A sala de aula, então, não seria um espaço para transmitir o saber, mas sim para experimentar com os manuais de instrução e com a precariedade de materiais, das temporalidades e dos resultados. Nada é como foi imaginado, mesmo que se pareça, e reconhecer essa nuance equivale a admitir que não improvisamos por ignorância, mas por responsabilidade. O paradigma da transmissão teria de ser substituído pelo da experimentação. À escola não iríamos à escola para adicionar novos conteúdos, mas para adaptá-los às nossas circunstâncias.

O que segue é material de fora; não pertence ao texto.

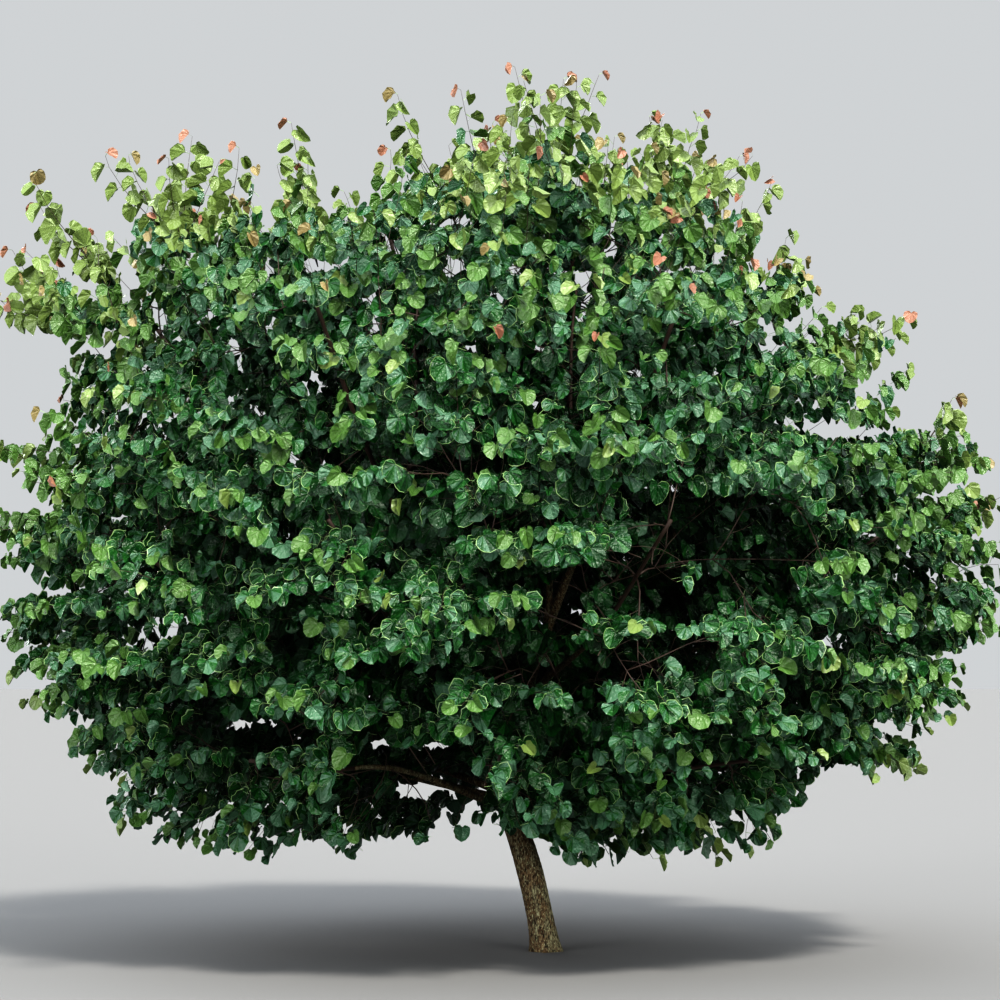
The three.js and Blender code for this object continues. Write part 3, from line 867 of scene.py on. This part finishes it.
def ring_triangles(count, sides):
    """Triangles between rings of vertices, one after another, with both ends closed."""
    ring = np.arange(sides)
    beside = (ring + 1) % sides
    triangles = []
    for low in range(0, (count - 1) * sides, sides):
        high = low + sides
        triangles.append(np.stack([low + ring, low + beside, high + beside], axis=1))
        triangles.append(np.stack([low + ring, high + beside, high + ring], axis=1))
    fan = np.arange(1, sides - 1)
    last = (count - 1) * sides
    triangles.append(np.stack([0 * fan, fan + 1, fan], axis=1))
    triangles.append(np.stack([last + 0 * fan, last + fan, last + fan + 1], axis=1))
    return np.concatenate(triangles)


def tube(points, radii, sides):
    """Vertices and triangles of a closed tube along points."""
    points = np.asarray(points)
    ways = unit(np.gradient(points, axis=0))
    normal = unit(np.cross(ways[0], TUBE_SIDE))
    rings = []
    turns = np.linspace(0, 2 * np.pi, sides, endpoint=False)[:, None]
    for point, way, radius in zip(points, ways, radii):
        normal = unit(normal - way * (normal @ way))
        binormal = np.cross(way, normal)
        rings.append(point + radius * (np.cos(turns) * normal + np.sin(turns) * binormal))
    return np.concatenate(rings), ring_triangles(len(points), sides)


def joined(parts):
    """Several (vertices, triangles) as one."""
    starts = np.cumsum([0] + [len(vertices) for vertices, _ in parts])
    return (
        np.concatenate([vertices for vertices, _ in parts]),
        np.concatenate([triangles + start for (_, triangles), start in zip(parts, starts)]),
    )


# ---- Materials ----

STALK_PLACE = (0.15, 0.5)  # where a blade meets its stalk, in texture coordinates
PLACE_SCALE = 0.75
VEIN_TURNS = 5.5  # how many veins a leaf has in a full turn about its stalk, halved
VEIN_ROUNDNESS = 0.5
VEIN_HEIGHT = 0.3
PUCKER_SCALE = 85
PUCKER_DETAIL = 3

# Kinds of leaf, with their base colour, roughness and how deep they are puckered.
LEAF_KINDS = [
    # The first kind is painted shade: the darkest green, for leaves inside and under the crown.
    ("leaf_shaded", (0.003, 0.035, 0.005), 0.26, 1),
    ("leaf_green", (0.012, 0.071, 0.012), 0.26, 1),
    # The paler, bluer kind is partly leaves' paler undersides, partly painted reflection of sky.
    ("leaf_sheen", (0.05, 0.12, 0.066), 0.26, 1),
    # The bright kind is partly paler leaves at sprays' ends, partly painted sunlight on them.
    ("leaf_bright", (0.06, 0.128, 0.028), 0.28, 0.9),
    # The young leaves' own yellow-green, also dealt as painted light on the lit top and flanks.
    ("leaf_young", (0.125, 0.18, 0.05), 0.35, 0.5),
    ("leaf_bronze", (0.22, 0.105, 0.065), 0.42, 0.5),
    ("leaf_tinged", (0.185, 0.15, 0.065), 0.4, 0.5),
    # Pale rims are partly the margin's own yellower green, partly a painted highlight on its curl.
    ("leaf_rim", (0.18, 0.28, 0.11), 0.42, 0),
]
SHADED, GREEN, SHEEN, BRIGHT, YOUNG, BRONZE, TINGED, RIM = range(len(LEAF_KINDS))

# The bark's colours by the height of its flakes, and the shares of grey and lichen by their noise.
# Their darkest colours, where the flakes sink, paint shade into the cracks between them.
BROWN_FLAKES = [(0.36, (0.012, 0.007, 0.003)), (0.5, (0.07, 0.043, 0.021)), (0.66, (0.14, 0.1, 0.052))]
GREY_FLAKES = [(0.36, (0.016, 0.013, 0.007)), (0.5, (0.085, 0.073, 0.042)), (0.64, (0.18, 0.17, 0.105))]
LICHEN_FLAKES = [(0.3, (0.15, 0.15, 0.08)), (0.7, (0.3, 0.31, 0.2))]
GREY_PATCHES = [(0.46, (0, 0, 0)), (0.66, (1, 1, 1))]
LICHEN_SPECKLES = [(0.57, (0, 0, 0)), (0.66, (1, 1, 1))]
BARK_STRETCH = 0.4  # the flakes' scale along the trunk, as a share of that across it
GREYER_RIGHT = 0.13  # how much greyer the bark is on its right side


def new_material(name, colour, roughness, specular=0.5):
    """A Principled material and its node tree and shader."""
    material = bpy.data.materials.new(name)
    material.use_nodes = True
    tree = material.node_tree
    shader = tree.nodes["Principled BSDF"]
    shader.inputs["Base Color"].default_value = (*colour, 1)
    shader.inputs["Roughness"].default_value = roughness
    shader.inputs["Specular IOR Level"].default_value = specular
    return material, tree, shader


def add_node(tree, kind, inputs, **settings):
    """A node with its settings and its inputs, each of them a value or another node's output."""
    node = tree.nodes.new(kind)
    for setting, value in settings.items():
        setattr(node, setting, value)
    for name, value in inputs.items():
        if isinstance(value, bpy.types.NodeSocket):
            tree.links.new(value, node.inputs[name])
        else:
            node.inputs[name].default_value = value
    return node


def math_node(tree, operation, *values):
    """The output of a Math node."""
    return add_node(tree, "ShaderNodeMath", dict(enumerate(values)), operation=operation).outputs[0]


def object_place(tree):
    """The place of a point on its object, in metres."""
    return add_node(tree, "ShaderNodeTexCoord", {}).outputs["Object"]


def noise_node(tree, place, scale, detail):
    """The grey output of a noise texture."""
    inputs = {"Vector": place, "Scale": scale, "Detail": detail}
    return add_node(tree, "ShaderNodeTexNoise", inputs).outputs["Fac"]


def ramp_node(tree, value, stops):
    """A colour for each value, from (position, colour) stops."""
    ramp = add_node(tree, "ShaderNodeValToRGB", {"Fac": value})
    elements = ramp.color_ramp.elements
    while len(elements) < len(stops):
        elements.new(0.5)
    for element, (position, colour) in zip(elements, stops):
        element.position = position
        element.color = (*colour, 1)
    return ramp.outputs["Color"]


def blend_node(tree, share, under, over):
    """One colour over another by a share."""
    inputs = {"Factor": share, "A": under, "B": over}
    return add_node(tree, "ShaderNodeMix", inputs, data_type="RGBA").outputs["Result"]


def add_relief(tree, shader, height, strength, distance):
    """Relief on a material's surface, from the output that says how high it is."""
    inputs = {"Height": height, "Strength": strength, "Distance": distance}
    bump = add_node(tree, "ShaderNodeBump", inputs)
    tree.links.new(bump.outputs["Normal"], shader.inputs["Normal"])


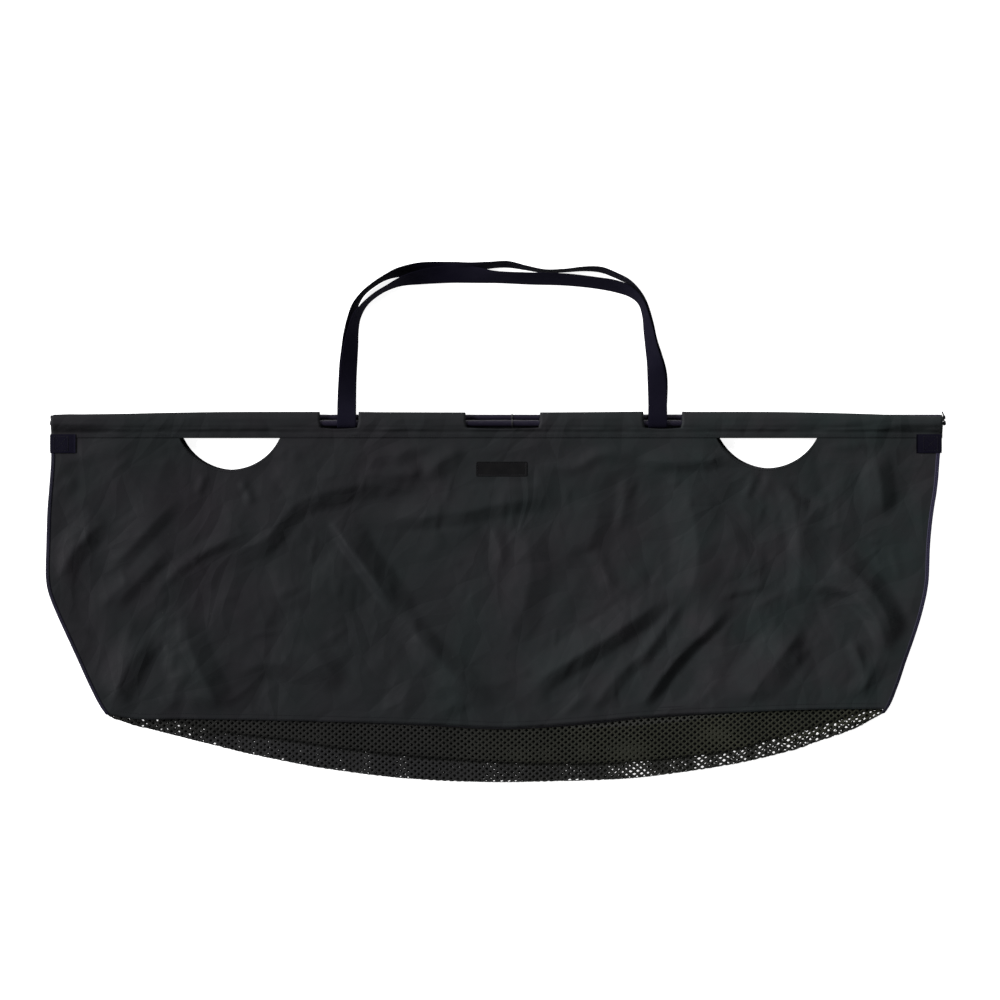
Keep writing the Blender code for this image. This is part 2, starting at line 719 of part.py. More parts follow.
clear_scene()
PARTS = new_collection("weigh_sling")
CUTTERS = new_collection("cutters")
LEFT_SIDE = side_points(LEFT_SIDE_SHARES, -1)
RIGHT_SIDE = side_points(RIGHT_SIDE_SHARES, 1)
FRONT_LEAF_Z = FRONT_PANEL_Z + CLOTH_WALL / 2
BACK_LEAF_Z = BACK_PANEL_Z + CLOTH_WALL / 2
FOLD_RADIUS = (FRONT_LEAF_Z - BACK_LEAF_Z) / 2

cloth = new_material("cloth", (0.018, 0.021, 0.021), 0.72)
net = new_material("net", (0.020, 0.021, 0.016), 0.75)
webbing = new_material("webbing", (0.010, 0.009, 0.016), 0.70)
tape = new_material("tape", (0.010, 0.008, 0.018), 0.65)
tube_finish = new_material("pole_tube", (0.020, 0.018, 0.024), 0.30)
ferrule_finish = new_material("ferrule", (0.55, 0.55, 0.56), 0.30, 1.0)
cap_finish = new_material("cap", (0.012, 0.012, 0.013), 0.50)
cord_finish = new_material("cord", (0.014, 0.013, 0.016), 0.75)
label_finish = new_material("label", (0.025, 0.026, 0.028), 0.55)

straight = [
    (side_at(LEFT_SIDE, HINGE_Y), HINGE_Y + CLEARANCE),
    (side_at(RIGHT_SIDE, HINGE_Y), HINGE_Y + CLEARANCE),
]
bowed = []
for step in range(2 * NET_ACROSS_STEPS + 1):
    x = LEFT_SIDE[-1][0] + (RIGHT_SIDE[-1][0] - LEFT_SIDE[-1][0]) * step / (2 * NET_ACROSS_STEPS)
    bowed.append((x, HINGE_Y - base_drop(x, NET_BACK_DROP, BACK_EDGE_BOW_SHARE, BACK_EDGE_BOW_SHARE)))
panel("front_panel", FRONT_POLE_Y, FRONT_POLE_Z, FRONT_PANEL_Z, straight, 0, cloth)
panel(
    "back_panel", BACK_POLE_Y, BACK_POLE_Z, BACK_PANEL_Z, bowed, BACK_HAND_HOLE_SHIFT, cloth
)
net_base(net)
front_seam_tape(tape)
back_seam_tape(tape)
for face_name, low_z, is_front in (
    ("front", FRONT_PANEL_Z, True),
    ("back", BACK_PANEL_Z, False),
):
    for side_name, path, side in (("left", LEFT_SIDE, -1), ("right", RIGHT_SIDE, 1)):
        binding(f"{face_name}_{side_name}_binding", path, side, low_z, tape)
        end_tab(f"{face_name}_{side_name}_tab", path, side, low_z, is_front, webbing)
label(label_finish)
for face_name, y, z in (
    ("front", FRONT_POLE_Y, FRONT_POLE_Z),
    ("back", BACK_POLE_Y, BACK_POLE_Z),
):
    pole(f"{face_name}_pole", y, z, (tube_finish, ferrule_finish, cap_finish, cord_finish))
    for side_name, foot_x in (("left", LEFT_FOOT_X), ("right", RIGHT_FOOT_X)):
        foot_loop(f"{face_name}_handle_{side_name}_loop", foot_x, y, z, webbing)
handle("front_handle", FRONT_HANDLE_SHARES, webbing)
handle("back_handle", BACK_HANDLE_SHARES, webbing)

for piece in PARTS.objects:
    if piece.type == "MESH" and any(part.type == "SCREW" for part in piece.modifiers):
        piece.data.shade_smooth()
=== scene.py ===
"""A weigh sling lying flat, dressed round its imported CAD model.

Two panels of coated cloth hang from two poles in sewn sleeves, a mesh base joins their
lower edges, and two webbing handles loop round the poles. Each section makes one piece,
or one group of like pieces, in the order in which a maker puts them together.
"""

import math

import bpy
import numpy as np
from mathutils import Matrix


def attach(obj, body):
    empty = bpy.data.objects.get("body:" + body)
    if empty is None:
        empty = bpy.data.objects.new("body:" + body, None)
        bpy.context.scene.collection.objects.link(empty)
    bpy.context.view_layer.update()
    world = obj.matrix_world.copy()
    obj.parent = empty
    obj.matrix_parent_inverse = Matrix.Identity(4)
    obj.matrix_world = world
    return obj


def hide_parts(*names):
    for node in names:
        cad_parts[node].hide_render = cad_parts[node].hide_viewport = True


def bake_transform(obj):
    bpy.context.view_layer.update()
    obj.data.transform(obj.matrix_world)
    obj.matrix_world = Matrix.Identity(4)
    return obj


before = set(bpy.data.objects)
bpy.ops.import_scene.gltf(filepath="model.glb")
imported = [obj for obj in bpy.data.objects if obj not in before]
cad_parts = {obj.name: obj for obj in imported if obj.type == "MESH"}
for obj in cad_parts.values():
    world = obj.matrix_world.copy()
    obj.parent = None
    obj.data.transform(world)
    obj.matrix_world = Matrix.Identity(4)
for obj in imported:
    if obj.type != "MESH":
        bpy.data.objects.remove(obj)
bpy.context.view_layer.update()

# Studio
# A plain pale floor, large soft lights round the table, and a camera that looks
# straight down from high up, as the photograph was taken.
PIXEL = 0.001353
MIDDLE_COLUMN, TOP_ROW = 501, 413
MIDDLE_X = 0.00767
TOP_Y = 0.14635
CAMERA_HEIGHT = 7.52
CAMERA_LENS = 200
FLOOR_SIZE = 30


def column_x(column):
    """X of a column of the photograph, in steps of one pixel's size from the middle's."""
    return MIDDLE_X + (column - MIDDLE_COLUMN) * PIXEL


def row_y(row):
    """Y of a row of the photograph, in steps of one pixel's size from the top edge's."""
    return TOP_Y - (row - TOP_ROW) * PIXEL


def at_pixel(across, down):
    """X and Y in metres of a pixel of the photograph."""
    return column_x(np.asarray(across, float)), row_y(np.asarray(down, float))


def add_node(tree, kind, inputs=None, **settings):
    """A shader node with its settings, and a value or a feeding output for each input."""
    made = tree.nodes.new("ShaderNode" + kind)
    for name, value in settings.items():
        setattr(made, name, value)
    for name, value in (inputs or {}).items():
        if isinstance(value, bpy.types.NodeSocket):
            tree.links.new(value, made.inputs[name])
        else:
            made.inputs[name].default_value = value
    return made


def new_finish(name, roughness, **constants):
    """A node material with its Principled shader; constants go straight on its sockets."""
    made = bpy.data.materials.new(name)
    made.use_nodes = True
    tree = made.node_tree
    shader = tree.nodes["Principled BSDF"]
    shader.inputs["Roughness"].default_value = roughness
    for socket, value in constants.items():
        shader.inputs[socket.replace("_", " ")].default_value = value
    place = add_node(tree, "TexCoord").outputs["Object"]
    return made, tree, shader, place


def feed(tree, source, shader, socket):
    """Links an output to one of the shader's inputs."""
    tree.links.new(source, shader.inputs[socket])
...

E se vale a pena na escola, deve valer na vida. As escolas, de repente, estariam cheias de pessoas talentosas e dedicadas, em vez de ocupadas por pessoas preguiçosas, obsoletas e reformáveis. A sala de aula não seria imaginada como mais um espaço de escassez, mas como um espaço criativo, emergente e inovador. As leis, como outros manuais de instruções, em vez de focarem na suposta necessidade de mudar a vida na sala de aula, deveriam se reconciliar com a ideia de que a experimentação é o motor do que ali acontece. E isso implica confiar, porque o melhor dos livros de receitas e de qualquer outra forma de ensinar é que nos obrigam a improvisar para que eles sejam adaptados ao contexto em que vivemos. E chamamos isso de aprendizado.